You should also pursue obtaining a second passport or citizenship in a country that does not tax non-resident income. Having a second passport greatly increases your mobility and decreases your government’s control over you.

3. Incorporate your business in an offshore tax haven

This is the country where you base your offshore corporation, and from where your salary is paid. Because this country is a tax haven, it will not tax your income. And, because you followed the first step, neither your country of citizenship nor residence will tax your offshore income.

Countries like the Cayman Islands, British Virgin Islands, Belize, Nevis, Seychelles, and even Hong Kong offer offshore corporations that require zero tax to be paid. Many of these offshore havens don’t even require you to file accounting reports or be audited.

There are two elements to being offshore: you, and your business. Both need to be considered. Simply owning an offshore company from within South Africa may offer you ease of doing business, but it won’t ease the tax burden of most small businesses. You need to set things up properly.
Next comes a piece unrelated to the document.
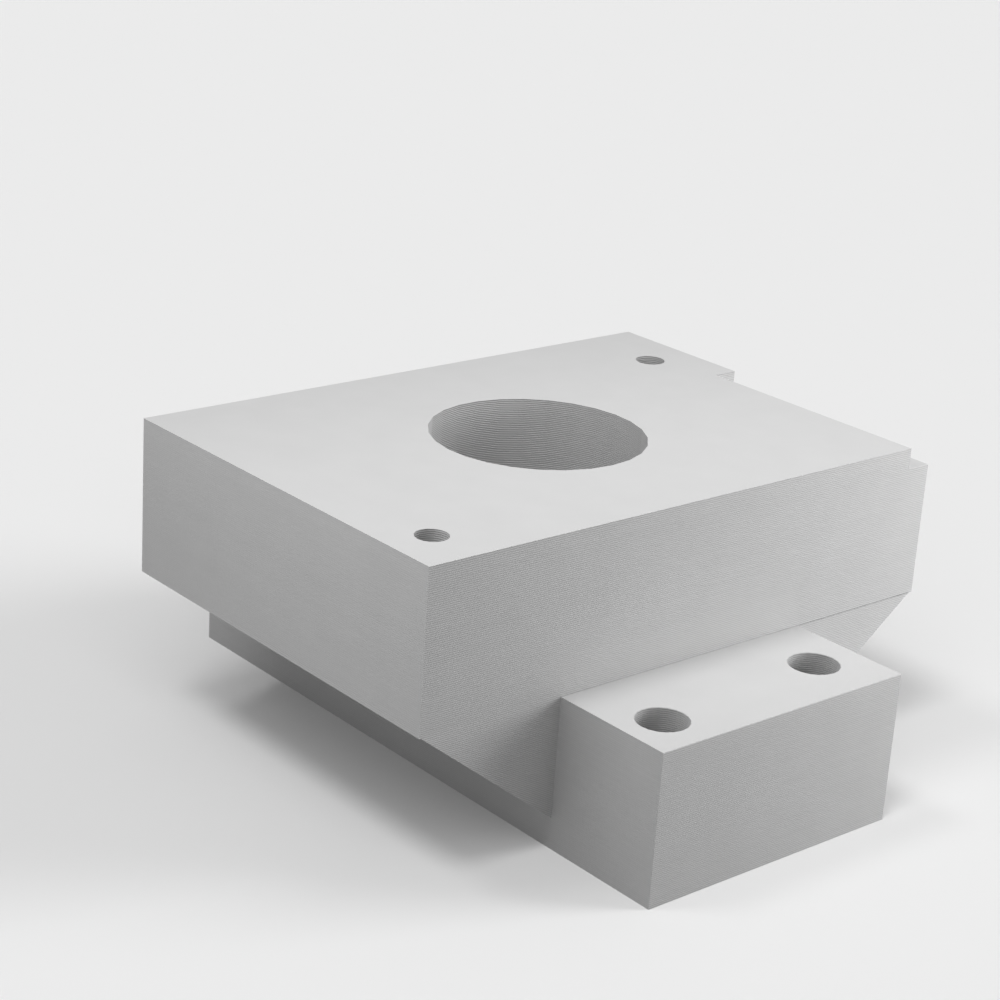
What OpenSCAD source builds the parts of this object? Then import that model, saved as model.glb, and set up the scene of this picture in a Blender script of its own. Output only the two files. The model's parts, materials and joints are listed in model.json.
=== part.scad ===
// Carburetor adapter, printed as one solid. A thick plate for the carburetor stands across a longer
// bar that bolts to the engine, and sloping braces carry the plate's two overhanging sides.
// The origin is on the main bore's axis, on the base. +X runs along the bar to its front end, +Z is up.

/* [Main bore] */
// Diameter of the bore that the fuel and air pass through
bore_d = 34; // [20:0.5:40]

/* [Carburetor plate] */
// Length of the plate, along the bar
plate_l = 70; // [62:0.1:90]
// Width of the plate, across the bar
plate_w = 100.2; // [92:0.1:120]
// Thickness of the plate above the bar
plate_t = 25; // [10:0.5:40]
// From the bore's axis to the plate's back face
plate_back = 35.2; // [30:0.1:38]
// From the bore's axis to the plate's left side
plate_left = 48.7; // [44:0.1:52]

/* [Flange bar] */
// Width of the bar
bar_w = 48.4; // [46:0.1:60]
// Height of the bar, which is also the height of the plate's underside
bar_h = 24; // [12:0.5:40]
// From the bore's axis to the bar's left side
bar_left = 23.4; // [22:0.1:25]
// Reach of the bar in front of the plate
bar_front = 21; // [18:0.1:40]
// Reach of the bar behind the plate
bar_back = 18.9; // [18:0.1:40]

/* [Braces] */
// Height on the bar's sides at which the sloping braces start
brace_foot = 4.8; // [1:0.1:10]
// How far the braces stay inside the plate's two sides, which leaves a fine lip
brace_inset = 0.35; // [0.1:0.05:1.5]
// How far the right brace stops short of the plate's front and back faces
right_brace_short = 0.1; // [0:0.05:1]

/* [Edge rebate] */
// Width of the rebate along the plate's right edge
rebate_w = 4.6; // [2:0.1:5]
// Depth of the rebate below the plate's top
rebate_depth = 3.4; // [1:0.1:8]
// From the plate's back face to the start of the rebate
rebate_start = 26.7; // [22:0.1:50]

/* [Carburetor bolt holes] */
// Diameter of the two diagonal holes, for studs cut into the plastic
carb_hole_d = 5; // [3:0.1:6]
// From the front hole's centre to the plate's front face
carb_front_end = 8.8; // [6:0.1:14]
// From the front hole's centre to the plate's left side
carb_front_side = 7.4; // [6:0.1:14]
// From the back hole's centre to the plate's back face
carb_back_end = 14.9; // [6:0.1:18]
// From the back hole's centre to the plate's right side
carb_back_side = 8.7; // [8.5:0.1:16]

/* [Flange bolt holes] */
// Diameter of the holes through the bar
bar_hole_d = 7.9; // [5:0.1:9]
// From a left hole's centre to its end of the bar
left_hole_end = 7.8; // [6:0.1:10]
// From a left hole's centre to the bar's left side
left_hole_side = 7.2; // [6:0.1:12]
// From a right hole's centre to its end of the bar
right_hole_end = 9.7; // [6:0.1:11]
// From a right hole's centre to the bar's right side
right_hole_side = 8.5; // [6:0.1:12]

/* [Hidden] */

round_faces = 120;
// How far a cut runs past the faces that it opens
past = 1;

plate_x = [-plate_back, plate_l - plate_back];
plate_y = [-plate_left, plate_w - plate_left];
plate_top = bar_h + plate_t;

bar_x = [plate_x[0] - bar_back, plate_x[1] + bar_front];
bar_y = [-bar_left, bar_w - bar_left];

// A box between a low and a high value on each axis
module block(x, y, z) {
    translate([x[0], y[0], z[0]])
        cube([x[1] - x[0], y[1] - y[0], z[1] - z[0]]);
}

// The thick plate that the carburetor sits on
module plate() {
    block(plate_x, plate_y, [bar_h, plate_top]);
}

// The bar that bolts to the engine, running out past the plate at both ends
module bar() {
    block(bar_x, bar_y, [0, bar_h]);
}

// A wedge from one side of the bar up to the plate's underside, seen along the bar as an outline
// that runs in to the bar's middle
module brace(outer_y, side_y, short) {
    outline = [[outer_y, bar_h], [side_y, brace_foot], [0, brace_foot], [0, bar_h]];
    translate([plate_x[0] + short, 0, 0])
        rotate([90, 0, 90])
            linear_extrude(plate_l - 2 * short)
                polygon(outline);
}

// The left brace is flush with the plate's front and back faces, and the right one is a little short
module braces() {
    brace(plate_y[0] + brace_inset, bar_y[0], 0);
    brace(plate_y[1] - brace_inset, bar_y[1], right_brace_short);
}

// The step cut down along the plate's right edge, open at the front face
module rebate() {
    block(
        [plate_x[0] + rebate_start, plate_x[1] + past],
        [plate_y[1] - rebate_w, plate_y[1] + past],
        [plate_top - rebate_depth, plate_top + past]
    );
}

// An upright hole through everything that stands at a place
module upright_hole(x, y, d) {
    translate([x, y, -past])
        cylinder(d = d, h = plate_top + 2 * past, $fn = round_faces);
}

// The two carburetor holes, at opposite corners of the plate
module carburetor_holes() {
    upright_hole(plate_x[1] - carb_front_end, plate_y[0] + carb_front_side, carb_hole_d);
    upright_hole(plate_x[0] + carb_back_end, plate_y[1] - carb_back_side, carb_hole_d);
}

// A left and a right hole near each end of the bar. The back pair is laid out from the back end
// as the front pair is from the front end.
module flange_holes() {
    for (side = [[bar_x[1], -1], [bar_x[0], 1]]) {
        upright_hole(side[0] + side[1] * left_hole_end, bar_y[0] + left_hole_side, bar_hole_d);
        upright_hole(side[0] + side[1] * right_hole_end, bar_y[1] - right_hole_side, bar_hole_d);
    }
}

module adapter_body() {
    color("gainsboro")
        difference() {
            union() {
                plate();
                bar();
                braces();
            }
            upright_hole(0, 0, bore_d);
            carburetor_holes();
            flange_holes();
            rebate();
        }
}

adapter_body();
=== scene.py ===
# %% [markdown]
# # A printed carburetor adapter
# The real part is one block of light grey plastic. A thick plate for the carburetor stands across
# a longer bar that bolts to the engine, and sloping braces carry the plate's overhanging sides. A
# printer builds it from the base up in level layers, so every wall is finely ridged and every top
# is flat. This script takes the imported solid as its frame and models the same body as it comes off
# the printer.

# %% Load the frame
import json
import math

import bmesh
import bpy
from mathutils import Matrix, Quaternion, Vector


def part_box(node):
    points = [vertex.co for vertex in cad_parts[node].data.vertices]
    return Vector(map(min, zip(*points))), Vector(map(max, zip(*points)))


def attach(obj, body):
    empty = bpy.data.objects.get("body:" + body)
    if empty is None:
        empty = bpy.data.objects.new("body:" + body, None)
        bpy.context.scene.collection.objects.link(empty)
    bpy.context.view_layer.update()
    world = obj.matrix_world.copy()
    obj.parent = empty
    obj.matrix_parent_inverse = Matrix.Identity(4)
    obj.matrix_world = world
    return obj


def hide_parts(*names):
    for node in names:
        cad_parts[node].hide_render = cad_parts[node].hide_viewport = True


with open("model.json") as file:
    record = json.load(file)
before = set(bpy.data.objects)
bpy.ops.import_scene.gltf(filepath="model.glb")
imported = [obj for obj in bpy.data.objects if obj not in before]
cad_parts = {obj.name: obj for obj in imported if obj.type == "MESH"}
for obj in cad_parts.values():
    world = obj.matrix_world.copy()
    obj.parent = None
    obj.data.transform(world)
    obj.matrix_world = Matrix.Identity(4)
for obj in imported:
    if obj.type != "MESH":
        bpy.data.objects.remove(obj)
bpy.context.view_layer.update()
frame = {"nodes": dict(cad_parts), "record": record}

NODE = "adapter_body"
MM = 0.001

# %% [markdown]
# ## Reading the sizes off the frame
# The body is modelled again from simple shapes, so it needs the solid's own sizes. Writing them
# out a second time would let the two drift apart. They are read from the solid's corners and from
# the mounts in its record: for instance, the bar is as wide as whatever touches the ground. Two
# places nearer than a fiftieth of a millimetre count as one.

# %% Sizes from the frame
NEAR = 0.02 * MM
corners = [vertex.co.copy() for vertex in frame["nodes"][NODE].data.vertices]
mounts = {mount["name"]: mount for mount in frame["record"]["mounts"]}


def between(low_end, value, high_end):
    """Whether a value lies between two others and isn't at either."""
    return low_end + NEAR < value < high_end - NEAR


def spread(axis, keep):
    """The lowest and highest place, along one axis, of the corners that a test keeps."""
    places = [corner[axis] for corner in corners if keep(corner)]
    return min(places), max(places)


low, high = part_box(NODE)
top = high.z
bar_x = (low.x, high.x)
bar_y = spread(1, lambda c: c.z < low.z + NEAR)
bar_top = spread(2, lambda c: c.x > high.x - NEAR)[1]
plate_x = spread(0, lambda c: c.z > top - NEAR)
plate_y = (low.y, high.y)
rebate_y = spread(1, lambda c: c.z > top - NEAR and c.x > plate_x[1] - NEAR)[1]
rebate_z = spread(2, lambda c: c.y > high.y - NEAR and c.x > plate_x[1] - NEAR)[1]
rebate_x = spread(0, lambda c: c.y > high.y - NEAR and c.z > top - NEAR)[1]
brace_foot = spread(2, lambda c: abs(c.y - bar_y[0]) < NEAR and between(low.z, c.z, bar_top))[0]
brace_y = spread(1, lambda c: abs(c.z - bar_top) < NEAR and between(plate_y[0], c.y, plate_y[1]))
left_brace_x = spread(0, lambda c: abs(c.z - brace_foot) < NEAR and c.y < 0)
right_brace_x = spread(0, lambda c: abs(c.z - brace_foot) < NEAR and c.y > 0)
print("plate", [round(v / MM, 2) for v in (*plate_x, *plate_y, bar_top, top)])
print("bar", [round(v / MM, 2) for v in (*bar_x, *bar_y, low.z, bar_top)])
print("braces", [round(v / MM, 2) for v in (*left_brace_x, *right_brace_x, *brace_y, brace_foot)])
print("rebate", [round(v / MM, 2) for v in (rebate_x, rebate_y, rebate_z)])

# %% [markdown]
# ## The solid blank
# The plate and the bar are plain blocks, and each brace is a block whose lower edge is drawn in to
# the bar's side. They could be extruded from one another face by face, but the braces stop a
# fraction of a millimetre inside the plate's outline, so separate shapes joined by a Boolean keep
# that fine lip.

# %% Blocks, joined
def rest_selection():
    """Nothing stays selected, so that the next operator acts on the new piece alone."""
    if bpy.context.object and bpy.context.object.mode != "OBJECT":
        bpy.ops.object.mode_set(mode="OBJECT")
    bpy.ops.object.select_all(action="DESELECT")


def place_applied(piece):
    """The piece's place goes into its mesh, as a CAD node's does."""
    rest_selection()
    piece.select_set(True)
    bpy.context.view_layer.objects.active = piece
    bpy.ops.object.transform_apply(location=True, rotation=True, scale=True)
    return piece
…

4. Have a multi-currency offshore bank account

Having an offshore bank account is probably one of the easiest and most important ways to protect yourself from the falling rand. To do so, you must find an asset haven where you can keep your money, preferably with no capital gains taxes. An asset haven may be different from your business base in that you want your assets to be stored in a stable place.

The best place for your business base would be a little-known country that has little interest or resources in making your life difficult. However, where you store your assets is a different story. You want the country you bank in to be stable and have an efficient judicial system to ensure your money is safe.

Beyond offshore bank accounts, you can store assets such as gold offshore. There are facilities to house everything from your classic car collection to your collection of rare art. You should also look at banks that offer multi currency accounts. This will allow you to take advantage of currency movements as well as offset one currency’s negative movements or weak interest rates.